**Data lines**
-- start --
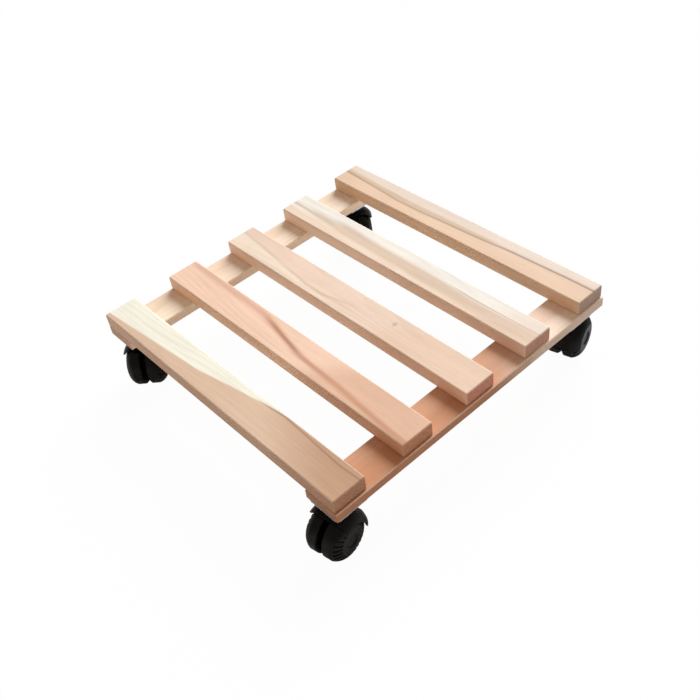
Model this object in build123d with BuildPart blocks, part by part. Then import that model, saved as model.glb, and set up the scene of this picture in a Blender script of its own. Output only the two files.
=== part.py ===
from build123d import *
from math import cos, hypot, radians, sin, sqrt
import os

# Square plant caddy: five slats nailed across two rails, on four swivelling twin-wheel castors.
# The slats lie along X, the rails along Y. The origin is on the floor under the middle of all that
# the caddy takes up: the front castors stand out past the deck, so the deck lies further along +Y.

# Deck
slat_count = 5
slat_length = 300.0
slat_width = 31.0
slat_thickness = 13.0
slat_edge_round = 1.4
slat_end_bevel = 0.7
deck_depth = 302.0  # over the outer edges of the first and the last slat
deck_middle = 6.0  # from the origin along Y
rail_width = 34.0
rail_thickness = 9.0
rail_edge_bevel = 0.8
slat_setback = 2.0  # strip of the right rail left bare beyond the slats' ends

# Nails, two at each crossing, driven up through the rail into the slat
nail_radius = 0.8
nail_length = 18.0
nail_point = 1.6
nail_head_radius = 1.8
nail_head_height = 0.8
nail_step = 11.0  # between the two nails of a crossing, along X and along Y
nail_play = 0.02

# Castors: their height over the wheels, and where their kingpins stand
neck_height = 9.0  # from the top of the wheels to the rail
swivel_offset = 10.0  # from the kingpin's axis to the axle's
front_inset = 16.0  # from the deck's end to the kingpin, along the rail
left_inset = 20.0
right_inset = 28.0
back_inset = 26.0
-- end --
**Task objective**
Print the complete listing again, exactly as it stands.

**Reply to the exercise**
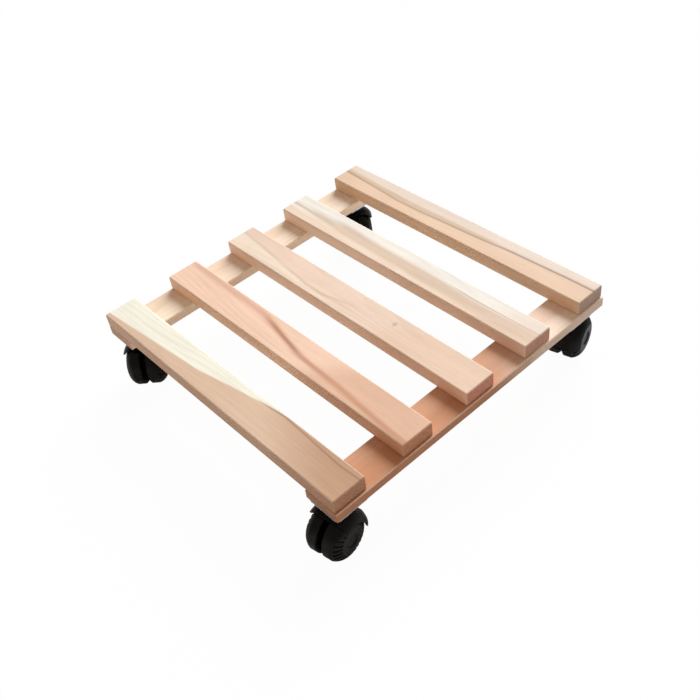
Model this object in build123d with BuildPart blocks, part by part. Then import that model, saved as model.glb, and set up the scene of this picture in a Blender script of its own. Output only the two files.
=== part.py ===
from build123d import *
from math import cos, hypot, radians, sin, sqrt
import os

# Square plant caddy: five slats nailed across two rails, on four swivelling twin-wheel castors.
# The slats lie along X, the rails along Y. The origin is on the floor under the middle of all that
# the caddy takes up: the front castors stand out past the deck, so the deck lies further along +Y.

# Deck
slat_count = 5
slat_length = 300.0
slat_width = 31.0
slat_thickness = 13.0
slat_edge_round = 1.4
slat_end_bevel = 0.7
deck_depth = 302.0  # over the outer edges of the first and the last slat
deck_middle = 6.0  # from the origin along Y
rail_width = 34.0
rail_thickness = 9.0
rail_edge_bevel = 0.8
slat_setback = 2.0  # strip of the right rail left bare beyond the slats' ends

# Nails, two at each crossing, driven up through the rail into the slat
nail_radius = 0.8
nail_length = 18.0
nail_point = 1.6
nail_head_radius = 1.8
nail_head_height = 0.8
nail_step = 11.0  # between the two nails of a crossing, along X and along Y
nail_play = 0.02

# Castors: their height over the wheels, and where their kingpins stand
neck_height = 9.0  # from the top of the wheels to the rail
swivel_offset = 10.0  # from the kingpin's axis to the axle's
front_inset = 16.0  # from the deck's end to the kingpin, along the rail
left_inset = 20.0
right_inset = 28.0
back_inset = 26.0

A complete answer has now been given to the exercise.